··· Supplied data

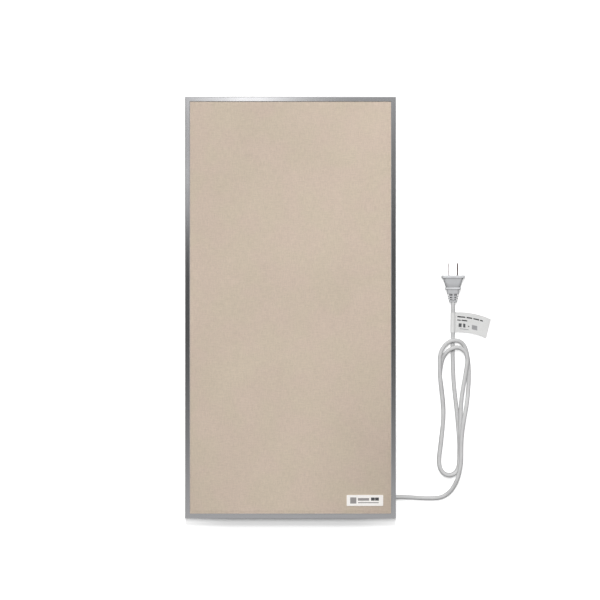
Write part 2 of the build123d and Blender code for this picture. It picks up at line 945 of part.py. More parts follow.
def clamp():
    """The bar that presses the sheath against the post in the box."""
    low = clamp_rear
    body = slab(
        clamp_x - clamp_length / 2,
        clamp_x + clamp_length / 2,
        exit_y - clamp_width / 2,
        exit_y + clamp_width / 2,
        low,
        exit_z,
    )
    end = clamp_length / 2 + cut_overrun
    body -= bar(clamp_x - end, clamp_x + end, exit_y, exit_z, cord_radius)
    for y in clamp_screw_places:
        body -= post(
            clamp_x, y, clamp_screw_radius + screw_gap, low - cut_overrun, exit_z + cut_overrun
        )
    return body


def inner_cord():
    """The sheath inside the gland and box, and its two cores to the terminal block."""
    sheath_start = clamp_x - clamp_length / 2 - sheath_end_gap
    sheath = bar(sheath_start, exit_x, exit_y, exit_z, cord_radius)
    block_right = block_x + block_length / 2
    cores = []
    for side, pole_y in zip((-1, 1), pole_places):
        core_y = exit_y + side * cord_radius / 2
        straight = sheath_start - core_radius
        route = [
            (sheath_start, core_y, exit_z),
            (straight - core_radius, core_y, exit_z),
            (block_right + wire_bend, pole_y, pole_z),
            (block_right - wire_seat, pole_y, pole_z),
        ]
        cores.append(routed_tube(route, core_radius, wire_bend)[0])
    return sheath, cores


def plug_section(distance, width, height=None):
    """A round-cornered section of the plug, at a distance behind its face."""
    height = width * plug_depth_share if height is None else height
    corner = min(plug_corner, height * plug_corner_share)
    middle = (plug_x, plug_face_y - distance, plug_axis_z)
    plane = Plane(origin=middle, x_dir=(1, 0, 0), z_dir=(0, -1, 0))
    return plane * RectangleRounded(width, height, corner)


def plug_slab(start, length, width, height=None):
    return extrude(plug_section(start, width, height), amount=length)


def rimmed_slab(start, length, width, height=None):
    """A slab of the plug with its rims rounded."""
    block = plug_slab(start, length, width, height)
    return fillet(block.edges().filter_by(Plane.XZ), length * rim_round_share)


def plug_body():
    """The moulded plug: flange, tapered grip, ridge, neck and the ribbed strain relief."""
    body = rimmed_slab(0, plug_flange_thickness, plug_flange_width, plug_flange_height)
    start = plug_flange_thickness
    body += loft(
        [
            plug_section(start, plug_shoulder_width),
            plug_section(start + plug_taper_length, plug_waist_width),
        ]
    )
    start += plug_taper_length
    body += rimmed_slab(start, plug_ridge_thickness, plug_ridge_width)
    start += plug_ridge_thickness
    body += loft(
        [
            plug_section(start, plug_waist_width - plug_ridge_thickness / 2),
            plug_section(start + plug_neck_length, plug_neck_width),
        ]
    )
    start += plug_neck_length
    relief_end = start + plug_relief_length
    relief = loft(
        [
            plug_section(start, plug_relief_width),
            plug_section(relief_end, plug_relief_end_width),
        ]
    )
    web_half = rib_web_width / 2
    for start_share, width_share in groove_shares:
        groove_start = start + plug_relief_length * start_share
        groove_width = plug_relief_length * width_share
        local_width = plug_relief_width
        local_width += (plug_relief_end_width - plug_relief_width) * start_share
        core_width = local_width - 2 * rib_groove_depth
        ring = plug_slab(groove_start, groove_width, plug_ridge_width)
        ring -= plug_slab(groove_start, groove_width, core_width, rib_core_height)
        ring -= slab(
            plug_x - web_half,
            plug_x + web_half,
            plug_face_y - relief_end,
            plug_face_y,
            plug_axis_z - plug_ridge_width,
            plug_axis_z + plug_ridge_width,
        )
        relief -= ring
    body += relief
    body += rimmed_slab(relief_end, plug_collar_length, plug_collar_width)
    root_y = plug_face_y - blade_root
    for side in (-1, 1):
        x = plug_x + side * blade_pitch / 2
        body -= slab(
            x - blade_thickness / 2,
            x + blade_thickness / 2,
            root_y,
            plug_face_y + cut_overrun,
            plug_axis_z - blade_width / 2,
            plug_axis_z + blade_width / 2,
        )
    return body


def blade(side):
    """A flat blade with a chamfered tip and the usual hole near it."""
    x = plug_x + side * blade_pitch / 2
    tip = plug_face_y + blade_length
    flat = slab(
        x - blade_thickness / 2,
        x + blade_thickness / 2,
        plug_face_y - blade_root,
        tip,
        plug_axis_z - blade_width / 2,
        plug_axis_z + blade_width / 2,
    )
    corners = flat.edges().filter_by(Axis.X).group_by(Axis.Y)[-1]
    flat = chamfer(corners, blade_tip_chamfer)
    sides = flat.faces().sort_by(Axis.Y)[-1].edges().filter_by(Axis.Z)
    flat = chamfer(sides, blade_thickness / 2 * blade_flat)
    low = x - blade_thickness / 2 - cut_overrun
    high = x + blade_thickness / 2 + cut_overrun
    return flat - bar(low, high, tip - blade_hole_setback, plug_axis_z, blade_hole_radius)


def tag():
    """A flag label: a sleeve folded round the cord and a curved flag to the right."""
    inner = cord_radius + tag_sleeve_gap
    outer = inner + tag_sheet
    sleeve = Rot(90, 0, 0) * Cylinder(outer, tag_height)
    flag_left = inner + tag_sheet / 2
    top = tag_height / 2
    top_left = (flag_left, top)
    top_mid = (tag_reach * tag_top_mid_reach_share, top - tag_height * tag_top_mid_share)
    top_right = (tag_reach, top - tag_height * tag_top_end_share)
    low_right = (tag_reach * tag_low_reach_share, -top - tag_height * tag_low_end_share)
    low_mid = (tag_reach * tag_low_mid_reach_share, -top - tag_height * tag_low_mid_share)
    low_left = (flag_left, -top)
    outline = [
        ThreePointArc(top_left, top_mid, top_right),
        Line(top_right, low_right),
        ThreePointArc(low_right, low_mid, low_left),
        Line(low_left, top_left),
    ]
    flag = extrude(make_face(Curve() + outline), amount=tag_sheet / 2, both=True)
    folded = sleeve + Rot(0, tag_droop, 0) * flag
    folded -= Rot(90, 0, 0) * Cylinder(inner, tag_height + 2 * cut_overrun)
    return Pos(plug_x, tag_centre_y, tag_centre_z) * (Rot(tag_slope, 0, 0) * folded)


pieces = {}

# Frame
side_rail = rail(panel_length)
end_rail = rail(panel_width)
pieces["frame_rail_left"] = Pos(-half_width, 0, 0) * side_rail
pieces["frame_rail_right"] = Pos(half_width, 0, 0) * (Rot(0, 0, 180) * side_rail)
pieces["frame_rail_bottom"] = Pos(0, -half_length, 0) * (Rot(0, 0, 90) * end_rail)
pieces["frame_rail_top"] = Pos(0, half_length, 0) * (Rot(0, 0, -90) * end_rail)
pieces["corner_keys"] = group(four_corners(corner_key()))
pieces["corner_screws"] = group(
    [copy for fastener in corner_screw_pair() for copy in four_corners(fastener)]
)

# Face and heating layers
pieces["front_plate"] = face_plate()
pieces["badge_plate"] = rounded_slab(
    badge_length,
    badge_width,
    badge_round,
    field_front,
    field_front + badge_thickness,
    half_width - badge_side_margin - badge_length / 2,
    -half_length + badge_bottom_margin + badge_width / 2,
)
pieces["heating_film"] = layer(film_half_width, film_half_length, film_rear, face_rear)
for name, side in (("busbar_left", -1), ("busbar_right", 1)):
    pieces[name] = slab(
        side * busbar_x - busbar_width / 2,
        side * busbar_x + busbar_width / 2,
        -busbar_half_length,
        busbar_half_length,
        insulation_front,
        film_rear,
    )
pieces["reflector_foil"] = layer(foil_half_width, busbar_half_length, insulation_front, film_rear)
pieces["insulation_board"] = insulation()
pieces["back_plate"] = back_plate()
pieces["film_terminals"] = group([film_terminal(-1), film_terminal(1)])

# Wall brackets
pieces["clinch_nuts"] = group(
    [clinch_nut(x, y) for x, y in bracket_screw_places + box_screw_places]
)
pieces["wall_brackets"] = group([bracket(x, y) for x, y in bracket_places])
bracket_screw = screw(
    large_screw_radius,
    bracket_sheet + back_thickness + nut_height + tip_length,
    large_head_radius,
    large_head_height,
)
pieces["bracket_screws"] = group(
    [Pos(x, y, back_rear - bracket_sheet) * bracket_screw for x, y in bracket_screw_places]
)
pieces["bracket_pads"] = group(
    [pad(x + side * pad_offset, y) for x, y in bracket_places for side in (-1, 1)]
)

# Terminal box
pieces["terminal_box_base"] = box_base()
pieces["terminal_box_lid"] = box_lid()
pieces["box_seal"] = box_seal()
lid_screw = screw(
    small_screw_radius,
    lid_thickness + lid_screw_depth - tip_length,
    small_head_radius,
    small_head_height,
)
pieces["lid_screws"] = group([Pos(x, y, lid_rear) * lid_screw for x, y in lid_screw_places])
box_screw = screw(
    large_screw_radius,
    box_floor + back_thickness + nut_height + tip_length,
    large_head_radius,
    large_head_height,
)
pieces["box_screws"] = group([Pos(x, y, floor_face) * box_screw for x, y in box_screw_places])
pieces["terminal_block"] = terminal_block()
pieces["terminal_barrels"] = group([pole(y) for y in pole_places])
pieces["terminal_screws"] = group(
    [pole_screw(x, y) for x in pole_screw_places for y in pole_places]
)
pieces["wire_grommet"] = grommet()

# Inner wiring
link, live, neutral = inner_wires()
pieces["wire_link"] = link
pieces["wire_live"] = live
pieces["wire_neutral"] = neutral
pieces["thermal_cutoff"] = cutoff()

# Cord entry
pieces["cord_gland"] = gland()
pieces["cord_clamp"] = clamp()
clamp_screw = screw(clamp_screw_radius, clamp_screw_length, clamp_head_radius, clamp_web)
pieces["clamp_screws"] = group(
    [Pos(clamp_x, y, clamp_rear) * clamp_screw for y in clamp_screw_places]
)
sheath, cores = inner_cord()
pieces["cord_inner_sheath"] = sheath
pieces["cord_cores"] = group(cores)

# Free cord
hank_edges, hank_start_direction, hank_end_direction = hank_path()
stations = hank_stations()
hank_wire = Wire(hank_edges)
lead_end = stations[0]
lead_points = from_mouth(lead_route) + [
    tuple(lead_end - hank_start_direction * end_run),
    tuple(lead_end),
]
tail_start = stations[-1]
tail_points = [tuple(tail_start), tuple(tail_start + hank_end_direction * end_run)]
tail_points += from_mouth(tail_route)
tail_points.append((plug_x, plug_face_y - plug_length, plug_axis_z))
lead, lead_path, lead_radii = routed_tube(lead_points, cord_radius)
tail, tail_path, tail_radii = routed_tube(tail_points, cord_radius)
hank = tube(hank_wire, cord_radius)
pieces["cord_lead"] = lead
pieces["cord_hank"] = hank
pieces["cord_tail"] = tail

# Plug and tag
pieces["plug_body"] = plug_body()
pieces["plug_blades"] = group([blade(-1), blade(1)])
pieces["cord_tag"] = tag()

print("lead radii", [round(radius, 1) for radius in lead_radii])
print("tail radii", [round(radius, 1) for radius in tail_radii])
total = 0.0
for name, path in (("cord_lead", lead_path), ("cord_hank", hank_wire), ("cord_tail", tail_path)):
    expected = math.pi * cord_radius**2 * path.length
    total += path.length
    share = pieces[name].volume / expected
    print(name, "length", round(path.length, 1), "volume share", round(share, 4))
print("cord length outside", round(total, 1))
every_edge = list(lead_path.edges()) + hank_edges + list(tail_path.edges())
print("least gap in the hank", round(least_gap(hank_edges, cord_radius, 3 * cord_diameter), 2))
print("least gap in the cord", round(least_gap(every_edge, cord_radius, 3 * cord_diameter), 2))
print("frame depth", round(frame_depth, 2))

os.makedirs("parts", exist_ok=True)
for name, piece in pieces.items():
    export_step(piece, f"parts/{name}.step")
print(len(pieces), "nodes written")
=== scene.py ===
import functools
import json

import bpy
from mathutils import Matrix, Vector


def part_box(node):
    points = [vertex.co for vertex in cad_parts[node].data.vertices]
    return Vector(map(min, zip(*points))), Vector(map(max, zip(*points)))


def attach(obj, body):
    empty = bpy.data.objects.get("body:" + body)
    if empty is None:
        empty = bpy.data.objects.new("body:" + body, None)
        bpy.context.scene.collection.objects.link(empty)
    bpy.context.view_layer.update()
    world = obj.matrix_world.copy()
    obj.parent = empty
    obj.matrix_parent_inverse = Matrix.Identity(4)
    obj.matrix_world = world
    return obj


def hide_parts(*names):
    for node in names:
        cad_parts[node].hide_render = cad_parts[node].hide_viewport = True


# Looks of a radiant heater panel that lies on a white surface beside its cord, in metres.
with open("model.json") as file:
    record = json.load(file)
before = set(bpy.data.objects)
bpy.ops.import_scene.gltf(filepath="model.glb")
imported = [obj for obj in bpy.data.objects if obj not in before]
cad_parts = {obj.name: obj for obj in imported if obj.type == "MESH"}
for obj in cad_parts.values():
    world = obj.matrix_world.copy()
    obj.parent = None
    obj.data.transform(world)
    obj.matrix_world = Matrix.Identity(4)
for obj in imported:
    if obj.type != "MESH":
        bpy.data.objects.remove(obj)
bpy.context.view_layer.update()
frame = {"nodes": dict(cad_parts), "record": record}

MM = 0.001

# Camera, straight above the panel
CAMERA_PLACE = (0.01351, 0.01081, 2.8836)
CAMERA_LENS = 120.0
CAMERA_SENSOR = 36.0
CAMERA_REACH = 60.0

# Cord, in millimetres. Places across and along are from the gland's mouth.
CORD_DIAMETER = 6.0
MOUTH = (131.0, -272.5)
LEAD_ROUTE = [
    (0.0, 0.0, 11.0),
    (11.0, 0.0, 11.0),
    (25.0, 0.2, 8.8),
    (40.0, -0.6, 5.0),
    (56.0, -1.7, 3.2),
    (71.5, -2.0, 3.3),
    (85.5, -0.5, 4.6),
    (97.0, 6.9, 7.9),
    (104.4, 17.7, 12.0),
    (109.3, 30.3, 15.6),
]
TAIL_ROUTE = [
    (110.2, 101.5, 3.1),
    (108.2, 123.5, 3.15),
    (105.8, 145.5, 3.1),
    (103.6, 168.5, 3.15),
    (102.7, 191.5, 3.05),
    (102.3, 213.0, 3.1),
    (102.5, 231.5, 3.8),
    (102.6, 249.5, 6.8),
    (102.4, 267.5, 10.5),
    (102.4, 280.2, 10.5),
]
END_RUN = 15.0
HANK_LOOPS = 2
HANK_CENTRE = (236.0, -144.4)
HANK_HALF_WIDTH = 21.7
HANK_HALF_LENGTH = 97.0
HANK_STEP = 10.7
HANK_FLOOR = 3.3
LAYER_RISE = 6.6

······

▶ _Required work_
Write the lines again exactly, beginning at the line that has "radius in lead_radii])" and stopping after the line that has "in imported if"; include no other lines.

▶ _Response_
print("lead radii", [round(radius, 1) for radius in lead_radii])
print("tail radii", [round(radius, 1) for radius in tail_radii])
total = 0.0
for name, path in (("cord_lead", lead_path), ("cord_hank", hank_wire), ("cord_tail", tail_path)):
    expected = math.pi * cord_radius**2 * path.length
    total += path.length
    share = pieces[name].volume / expected
    print(name, "length", round(path.length, 1), "volume share", round(share, 4))
print("cord length outside", round(total, 1))
every_edge = list(lead_path.edges()) + hank_edges + list(tail_path.edges())
print("least gap in the hank", round(least_gap(hank_edges, cord_radius, 3 * cord_diameter), 2))
print("least gap in the cord", round(least_gap(every_edge, cord_radius, 3 * cord_diameter), 2))
print("frame depth", round(frame_depth, 2))

os.makedirs("parts", exist_ok=True)
for name, piece in pieces.items():
    export_step(piece, f"parts/{name}.step")
print(len(pieces), "nodes written")
=== scene.py ===
import functools
import json

import bpy
from mathutils import Matrix, Vector


def part_box(node):
    points = [vertex.co for vertex in cad_parts[node].data.vertices]
    return Vector(map(min, zip(*points))), Vector(map(max, zip(*points)))


def attach(obj, body):
    empty = bpy.data.objects.get("body:" + body)
    if empty is None:
        empty = bpy.data.objects.new("body:" + body, None)
        bpy.context.scene.collection.objects.link(empty)
    bpy.context.view_layer.update()
    world = obj.matrix_world.copy()
    obj.parent = empty
    obj.matrix_parent_inverse = Matrix.Identity(4)
    obj.matrix_world = world
    return obj


def hide_parts(*names):
    for node in names:
        cad_parts[node].hide_render = cad_parts[node].hide_viewport = True


# Looks of a radiant heater panel that lies on a white surface beside its cord, in metres.
with open("model.json") as file:
    record = json.load(file)
before = set(bpy.data.objects)
bpy.ops.import_scene.gltf(filepath="model.glb")
imported = [obj for obj in bpy.data.objects if obj not in before]
cad_parts = {obj.name: obj for obj in imported if obj.type == "MESH"}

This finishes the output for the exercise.